» **What is needed**: Output all of the data below exactly as given.
----------
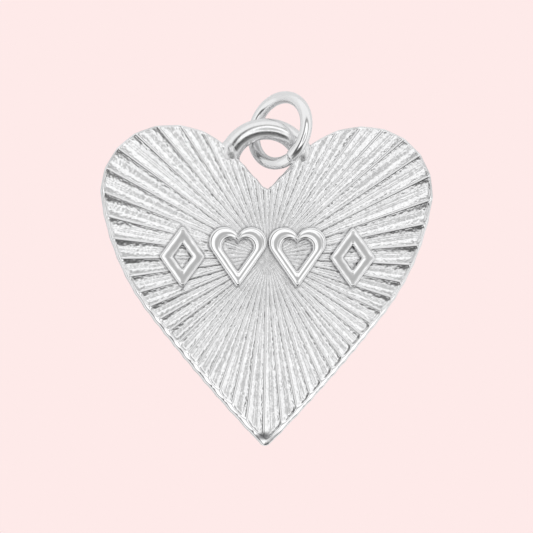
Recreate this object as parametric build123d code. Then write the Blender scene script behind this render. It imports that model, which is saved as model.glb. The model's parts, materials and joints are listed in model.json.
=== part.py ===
from build123d import *

import math
import os

# Heart pendant with a sunburst face, four raised motifs, a bail loop and a jump ring.
# Millimetres. The pendant lies on its back: +Z out of the face, +Y towards the bail,
# +X to the right. The origin is on the back face, below the centre of the sunburst.

FULL_TURN = 360.0

# ---- driving dimensions ----
PLATE_THICKNESS = 2.0
FACE_EDGE_RADIUS = 0.3
BACK_EDGE_RADIUS = 0.15

# One half of the heart, from the tip upwards: arcs that follow on from each other.
TIP_Y = -12.68
TIP_HEADING = 45.5
TIP_RADIUS = 0.4
FLANK_RADIUS, FLANK_TURN = 102.0, 6.5
WAIST_RADIUS, WAIST_TURN = 16.6, 28.7
SIDE_RADIUS, SIDE_TURN = 4.38, 87.0
LOBE_RADIUS, LOBE_TURN = 5.48, 59.8
SHOULDER_LENGTH = 3.03

# Sunburst: crests run out from the origin, channels are cut between them.
FLUTES = 53
PITCH_SWING = 0.05
BURST_TURN = -0.8
CREST_WIDTH = 0.16
FLUTE_SLOPE = 1.5
FLUTE_LENGTH = 13.5

# Raised motifs, set in one row across the middle of the face.
MOTIF_HEIGHT = 0.8
MOTIF_STROKE = 0.74
MOTIF_EDGE_RADIUS = 0.2
MOTIF_ROW_Y = -0.05
LOZENGE_X = 5.62
LOZENGE_WIDTH = 3.04
LOZENGE_HEIGHT = 4.2
LOZENGE_CORNER = 0.2
HEART_X = 1.96
HEART_LOBE_X = 0.9
HEART_LOBE_Y = 0.97
HEART_LOBE_RADIUS = 1.0
HEART_TIP_Y = -2.06
HEART_TIP_RADIUS = 0.15
HEART_OPENING = 0.54
HEART_OPENING_Y = 0.34

# Bail: a round wire arch that bridges the notch and leans a little off the table.
BAIL_CENTRE = (-0.08, 6.03, 1.1)
BAIL_RISE = 18.0
BAIL_RADIUS = 2.53
BAIL_WIRE_RADIUS = 0.7
BAIL_FOOT_ANGLE = 10.0
BAIL_TOP_ANGLE = 90.0
BAIL_HALF_TURN = 150.0
SOLDER_START_ANGLE = 10.0
SOLDER_END_ANGLE = 110.0
SOLDER_THICKNESS = 0.1
SOLDER_REACH = 0.2
SOLDER_OVERLAP = 0.16

# Jump ring: round wire, sawn through once, the two cut ends a little out of line.
RING_CENTRE = (0.8, 8.35, 2.1)
RING_RADIUS = 2.25
RING_WIRE_RADIUS = 0.4
RING_LEAN = 17.4
RING_TILT = 45.0
SEAM_ANGLE = -133.0
SEAM_GAP_ANGLE = 3.0
SEAM_STEP = 0.12


def heading(degrees):
    return (math.cos(math.radians(degrees)), math.sin(math.radians(degrees)))


def heart_outline():
    """The plate's outline as one face on z = 0."""
    angle = TIP_HEADING
    start = (0.0, TIP_Y)
    edges = []
    arcs = (
        (FLANK_RADIUS, FLANK_TURN),
        (WAIST_RADIUS, WAIST_TURN),
        (SIDE_RADIUS, SIDE_TURN),
        (LOBE_RADIUS, LOBE_TURN),
    )
    for radius, turn in arcs:
        arc = JernArc(start=start, tangent=heading(angle), radius=radius, arc_size=turn)
        edges.append(arc)
        start = (arc @ 1).X, (arc @ 1).Y
        angle += turn
    step = heading(angle)
    foot = (start[0] + SHOULDER_LENGTH * step[0], start[1] + SHOULDER_LENGTH * step[1])
    edges.append(Line(start, foot))
    # The notch bottom is an arc that meets both shoulders smoothly.
    half_turn = angle - 180.0
    notch_radius = foot[0] / math.sin(math.radians(half_turn))
    drop = notch_radius * (1.0 - math.cos(math.radians(half_turn)))
    mirrored = [mirror(edge, about=Plane.YZ) for edge in edges]
    notch = ThreePointArc(foot, (0.0, foot[1] - drop), (-foot[0], foot[1]))
    outline = make_face(Wire.combine(edges + [notch] + mirrored)[0])
    tip = outline.vertices().sort_by(Axis.Y)[0]
    return fillet(tip, TIP_RADIUS)


def plate_blank():
    """The heart plate with its rounded edges, before the sunburst is cut."""
    blank = extrude(heart_outline(), amount=PLATE_THICKNESS)
    rim = blank.faces().sort_by(Axis.Z)[-1].outer_wire().edges()
    blank = fillet(rim, FACE_EDGE_RADIUS)
    back = blank.faces().sort_by(Axis.Z)[0].outer_wire().edges()
    return fillet(back, BACK_EDGE_RADIUS)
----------
» **Finished exercise**:
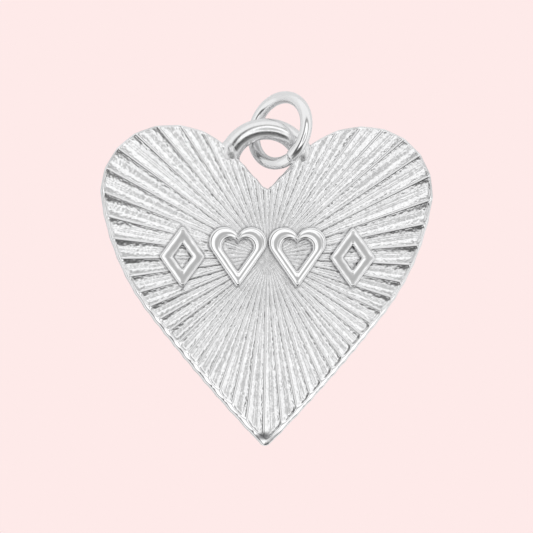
Recreate this object as parametric build123d code. Then write the Blender scene script behind this render. It imports that model, which is saved as model.glb. The model's parts, materials and joints are listed in model.json.
=== part.py ===
from build123d import *

import math
import os

# Heart pendant with a sunburst face, four raised motifs, a bail loop and a jump ring.
# Millimetres. The pendant lies on its back: +Z out of the face, +Y towards the bail,
# +X to the right. The origin is on the back face, below the centre of the sunburst.

FULL_TURN = 360.0

# ---- driving dimensions ----
PLATE_THICKNESS = 2.0
FACE_EDGE_RADIUS = 0.3
BACK_EDGE_RADIUS = 0.15

# One half of the heart, from the tip upwards: arcs that follow on from each other.
TIP_Y = -12.68
TIP_HEADING = 45.5
TIP_RADIUS = 0.4
FLANK_RADIUS, FLANK_TURN = 102.0, 6.5
WAIST_RADIUS, WAIST_TURN = 16.6, 28.7
SIDE_RADIUS, SIDE_TURN = 4.38, 87.0
LOBE_RADIUS, LOBE_TURN = 5.48, 59.8
SHOULDER_LENGTH = 3.03

# Sunburst: crests run out from the origin, channels are cut between them.
FLUTES = 53
PITCH_SWING = 0.05
BURST_TURN = -0.8
CREST_WIDTH = 0.16
FLUTE_SLOPE = 1.5
FLUTE_LENGTH = 13.5

# Raised motifs, set in one row across the middle of the face.
MOTIF_HEIGHT = 0.8
MOTIF_STROKE = 0.74
MOTIF_EDGE_RADIUS = 0.2
MOTIF_ROW_Y = -0.05
LOZENGE_X = 5.62
LOZENGE_WIDTH = 3.04
LOZENGE_HEIGHT = 4.2
LOZENGE_CORNER = 0.2
HEART_X = 1.96
HEART_LOBE_X = 0.9
HEART_LOBE_Y = 0.97
HEART_LOBE_RADIUS = 1.0
HEART_TIP_Y = -2.06
HEART_TIP_RADIUS = 0.15
HEART_OPENING = 0.54
HEART_OPENING_Y = 0.34

# Bail: a round wire arch that bridges the notch and leans a little off the table.
BAIL_CENTRE = (-0.08, 6.03, 1.1)
BAIL_RISE = 18.0
BAIL_RADIUS = 2.53
BAIL_WIRE_RADIUS = 0.7
BAIL_FOOT_ANGLE = 10.0
BAIL_TOP_ANGLE = 90.0
BAIL_HALF_TURN = 150.0
SOLDER_START_ANGLE = 10.0
SOLDER_END_ANGLE = 110.0
SOLDER_THICKNESS = 0.1
SOLDER_REACH = 0.2
SOLDER_OVERLAP = 0.16

# Jump ring: round wire, sawn through once, the two cut ends a little out of line.
RING_CENTRE = (0.8, 8.35, 2.1)
RING_RADIUS = 2.25
RING_WIRE_RADIUS = 0.4
RING_LEAN = 17.4
RING_TILT = 45.0
SEAM_ANGLE = -133.0
SEAM_GAP_ANGLE = 3.0
SEAM_STEP = 0.12


def heading(degrees):
    return (math.cos(math.radians(degrees)), math.sin(math.radians(degrees)))


def heart_outline():
    """The plate's outline as one face on z = 0."""
    angle = TIP_HEADING
    start = (0.0, TIP_Y)
    edges = []
    arcs = (
        (FLANK_RADIUS, FLANK_TURN),
        (WAIST_RADIUS, WAIST_TURN),
        (SIDE_RADIUS, SIDE_TURN),
        (LOBE_RADIUS, LOBE_TURN),
    )
    for radius, turn in arcs:
        arc = JernArc(start=start, tangent=heading(angle), radius=radius, arc_size=turn)
        edges.append(arc)
        start = (arc @ 1).X, (arc @ 1).Y
        angle += turn
    step = heading(angle)
    foot = (start[0] + SHOULDER_LENGTH * step[0], start[1] + SHOULDER_LENGTH * step[1])
    edges.append(Line(start, foot))
    # The notch bottom is an arc that meets both shoulders smoothly.
    half_turn = angle - 180.0
    notch_radius = foot[0] / math.sin(math.radians(half_turn))
    drop = notch_radius * (1.0 - math.cos(math.radians(half_turn)))
    mirrored = [mirror(edge, about=Plane.YZ) for edge in edges]
    notch = ThreePointArc(foot, (0.0, foot[1] - drop), (-foot[0], foot[1]))
    outline = make_face(Wire.combine(edges + [notch] + mirrored)[0])
    tip = outline.vertices().sort_by(Axis.Y)[0]
    return fillet(tip, TIP_RADIUS)


def plate_blank():
    """The heart plate with its rounded edges, before the sunburst is cut."""
    blank = extrude(heart_outline(), amount=PLATE_THICKNESS)
    rim = blank.faces().sort_by(Axis.Z)[-1].outer_wire().edges()
    blank = fillet(rim, FACE_EDGE_RADIUS)
    back = blank.faces().sort_by(Axis.Z)[0].outer_wire().edges()
    return fillet(back, BACK_EDGE_RADIUS)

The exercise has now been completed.